Melibatkan mereka dalam berbagai bidang juga penting demi membangun kepercayaan diri. Dengan begitu, perempuan penyandang disabilitas mempunyai kapasitas untuk mandiri dan berkontribusi di masyarakat, bahkan untuk negara.
“Membicarakan tentang perempuan penyandang disabilitas sebagai kelompok marjinal tapi tidak melibatkan penyandang disabilitas dalam pembicaraan adalah tindakan memarjinalkan penyandang disabilitas itu sendiri,” ujar Dante.
Staf Ahli Menteri Perencanaan Pembangunan Nasional/Bappenas Bidang Sosial dan Penanggulangan Kemiskinan Vivi Yulaswati menuturkan, pemenuhan hak perempuan penyandang disabilitas memerlukan intervensi lintas sektor. Bukan hanya komitmen global serta regulasi pemerintah pusat dan daerah, tetapi juga dukungan dalam memudahkan mengakes perkembangan teknologi.
Vivi mengatakan, pemerintah berupaya mengimplementasikan agenda global dan nasional pada penghormatan hak-hak perempuan dan kelompok rentan yang tercantum dalam Tujuan Pembangunan Berkelanjutan atau SDGs.
“Memastikan tidak ada seorang pun yang tertinggal, mulai dari kolaborasi dan melokalkan SDGs, mempertemukan prinsip global dengan nilai lokal secara inklusif, integratif, dan akuntabel, dan memperluas proyek-proyek yang memiliki dampak sosial,” ujarnya.
Dalam webinar yang digelar pada peringatan Hari Perempuan Internasional tersebut juga dilakukan peluncuran buku “Kesetaraan Gender, Disabilitas, dan Inklusi Sosial (GEDSI) dalam Praktik”. Buku berisi 30 cerita itu menyoroti pentingnya integrasi pengetahuan dalam kebijakan dengan melibatkan kelompok rentan sebagai sumber pengetahuan dan advokat aktif.
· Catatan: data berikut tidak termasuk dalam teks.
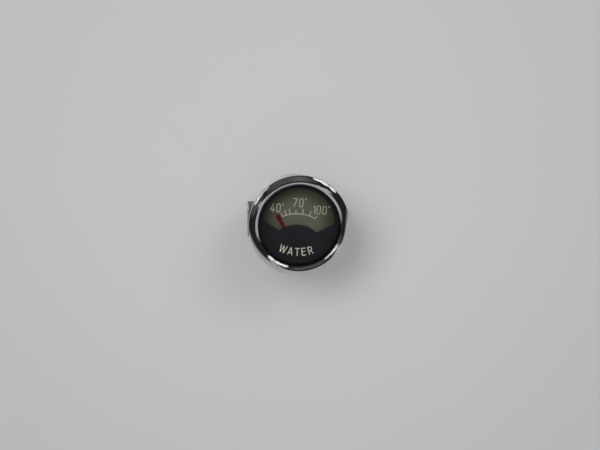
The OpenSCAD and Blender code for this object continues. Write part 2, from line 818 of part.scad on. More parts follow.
// Blade contact for the lamp's feed, with a pad inside that the bulb's tip presses on
module lamp_contact() {
    color("#cdb264") difference() {
        union() {
            translate([-blade_w / 2, holder_end - insulator_t, lamp_z - blade_t / 2])
                cube([blade_w, insulator_t + blade_len, blade_t]);
            rod(0, lamp_z, blade_w / 2, cap_end, holder_end - insulator_t);
        }
        translate([0, holder_end + blade_len - blade_hole_in, lamp_z - blade_t])
            cylinder(r = blade_t, h = 2 * blade_t, $fn = small_fn);
    }
}

// Metal cap of the bulb
module bulb_cap() {
    color("#cfcaa8") {
        rod(0, lamp_z, tip_r, cap_end - tip_h, cap_end);
        rod(0, lamp_z, cap_r, cap_end - tip_h - cap_len, cap_end - tip_h);
    }
}

// Glass of the bulb, a round-ended cylinder
module bulb_glass() {
    back = cap_end - tip_h - cap_len;
    color("#fdf6d8", 0.6) turned_at(0, lamp_z) polygon(concat(
        arc([0, back - bulb_len + bulb_r], bulb_r, -90, 0, 12),
        [[bulb_r, back - glass_neck], [cap_r, back], [0, back]]
    ));
}

// Brass terminal studs with their heads inside the case. As far as the nut holds them, they are
// drawn at the pitch line of their thread, and beyond it over its crests.
module terminal_studs() {
    chamfer = 0.4;
    inner = back_in - bush_t;
    end = case_depth + terminal_out;
    pitch_r = terminal_r - pitch_in;
    color("#cdb264") for (s = SIDES) {
        turned_at(s * terminal_x, terminal_z) polygon([
            [0, inner], [pitch_r, inner], [pitch_r, terminal_nut_end], [terminal_r, terminal_nut_end],
            [terminal_r, end - chamfer], [terminal_r - chamfer, end], [0, end]
        ]);
        hexagon(s * terminal_x, terminal_z, nut_flats, inner - head_t, inner);
    }
}

// Insulating bushes in the case's back
module terminal_bushes() {
    color("#5b3a22") for (s = SIDES) turned_at(s * terminal_x, terminal_z) polygon([
        [terminal_r + press_gap, back_in], [terminal_r + bush_neck, back_in],
        [terminal_r + bush_neck, case_depth], [bush_flange_r, case_depth],
        [bush_flange_r, case_depth + bush_t], [terminal_r + press_gap, case_depth + bush_t]
    ]);
}

// Insulating washers under the terminals' heads
module terminal_inner_washers() {
    color("#5b3a22") for (s = SIDES)
        tube(s * terminal_x, terminal_z, bush_flange_r, terminal_r + press_gap, back_in - bush_t, back_in);
}

// Plain washers between the bushes and the terminal nuts
module terminal_washers() {
    color("#cdb264") for (s = SIDES)
        tube(s * terminal_x, terminal_z, terminal_r + terminal_washer_over, terminal_r + press_gap,
             case_depth + bush_t, terminal_seat);
}

// Brass nuts that hold the terminals
module terminal_nuts() {
    color("#cdb264") for (s = SIDES)
        hexagon(s * terminal_x, terminal_z, nut_flats, terminal_seat, terminal_nut_end,
                terminal_r - pitch_in + press_gap);
}

bezel();
lens();
lens_gasket();
shade_ring();
dial_mask();
spacer_ring();
scale_plate();
light_sleeve();
case();
pointer();
pointer_hub();
pointer_spindle();
armature();
counterweight();
spring_collet();
hairspring();
hairspring_post();
front_bridge();
bridge_pillars();
bridge_screws();
stop_pins();
movement_plate();
left_pole_piece();
right_pole_piece();
coil_bobbins();
coil_windings();
calibration_resistor();
mounting_studs();
stud_sleeves();
stud_washers();
stud_nuts();
clamp_bracket();
bracket_washers();
left_knurled_nut();
right_knurled_nut();
lamp_holder();
lamp_insulator();
lamp_contact();
bulb_cap();
bulb_glass();
terminal_studs();
terminal_bushes();
terminal_inner_washers();
terminal_washers();
terminal_nuts();
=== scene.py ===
"""Electric water temperature gauge of the 52 mm class, as it lies on its back on a pale table.

The dial faces -Y, its numbers stand along +Z, and y = 0 is the back of the bezel. Blender's
units are metres. The sizes in the classes are millimetres, as on a drawing.
"""
import logging
import math
from dataclasses import dataclass
from enum import Enum
from typing import Callable, Sequence

import bpy
from mathutils import Matrix, Vector


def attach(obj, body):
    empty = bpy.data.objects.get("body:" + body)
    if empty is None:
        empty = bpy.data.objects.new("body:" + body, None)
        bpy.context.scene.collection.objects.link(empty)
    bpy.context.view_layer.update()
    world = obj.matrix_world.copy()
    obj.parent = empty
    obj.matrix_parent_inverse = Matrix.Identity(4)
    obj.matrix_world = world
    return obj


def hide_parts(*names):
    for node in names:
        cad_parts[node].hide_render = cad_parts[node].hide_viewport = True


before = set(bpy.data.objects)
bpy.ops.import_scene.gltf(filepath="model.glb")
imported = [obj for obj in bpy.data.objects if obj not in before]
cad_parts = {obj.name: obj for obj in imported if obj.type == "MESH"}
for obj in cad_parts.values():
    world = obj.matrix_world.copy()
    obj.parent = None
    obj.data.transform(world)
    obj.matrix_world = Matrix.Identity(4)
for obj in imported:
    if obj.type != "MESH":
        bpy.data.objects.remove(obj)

MM = 0.001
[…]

Konselor Menteri untuk Pemerintahan dan Pembangunan Manusia untuk Kedutaan Besar Australia di Jakarta Kirsten Bishop meyakini buku itu akan menjadi referensi berharga dalam advokasi kesetaraan gender, disabilitas, dan inklusi sosial di Indonesia. “Kami menyadari, tanpa ada penelitian yang sensitif GEDSI, serta data dan bukti kuat, akan sulit mendapat solusi tepat untuk mengatasi permasalahan yang dihadapi kelompok rentan terutama dalam masa pemulihan sesudah pandemi,” ujarnya.